Which does not at all mean that this isn’t a good book. It reads quickly and is full of action and excitement. The three main characters feel real and interact well with each other, forming realistic bonds that hold the story above the level of misery. Their goals are worthy ones, and the ways they come to believe in them are honest and realistic.

But it takes a very long time in a short book for anything even approaching positive to occur, and for some readers, it might take too long. For others, it might be too short of a book as there are segments throughout the story that could have been lengthened; the worlds the kids come from could have been more fleshed out and more deeply explored; and the ending feels like it comes too early, leaving too much up in the air. And it would have been comforting to see the main characters all reunited on the page, though perhaps having it not turn out that way was a deliberate artistic choice to convey that things are still pretty dire—and perhaps to prepare for a sequel.

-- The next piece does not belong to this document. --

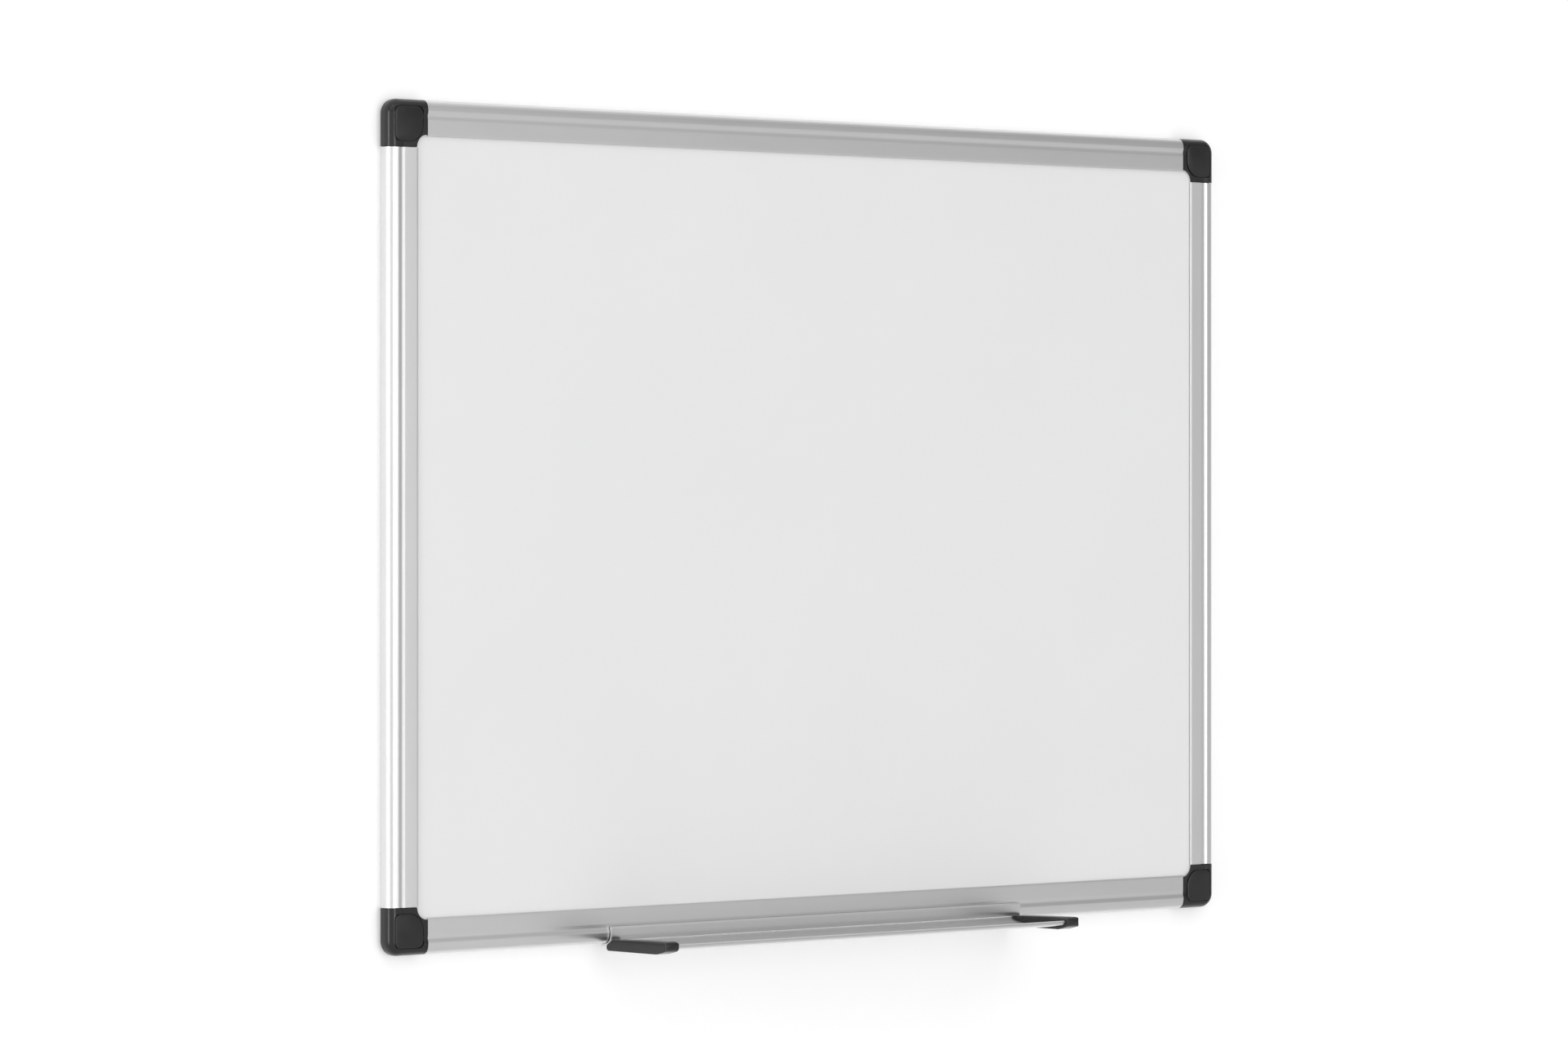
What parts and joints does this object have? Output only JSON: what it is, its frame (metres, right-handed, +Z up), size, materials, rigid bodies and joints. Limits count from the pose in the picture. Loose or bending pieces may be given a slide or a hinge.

This is not a book for the tenderhearted, because it doesn’t flinch at showing us how an already terrible situation could continue to get worse, and how that situation affects real people who are stuck in the middle of it. It’s brutal and enraging, and yet The Blending Time makes the reader simultaneously happy not to be there, and uncomfortably aware that events like those that occur in this book are actually happening now.

Yes, The Blending Time could easily be the start of a series. This is Kinch’s first book, and it’s a rough one, but a good one. He’s certainly a name to follow.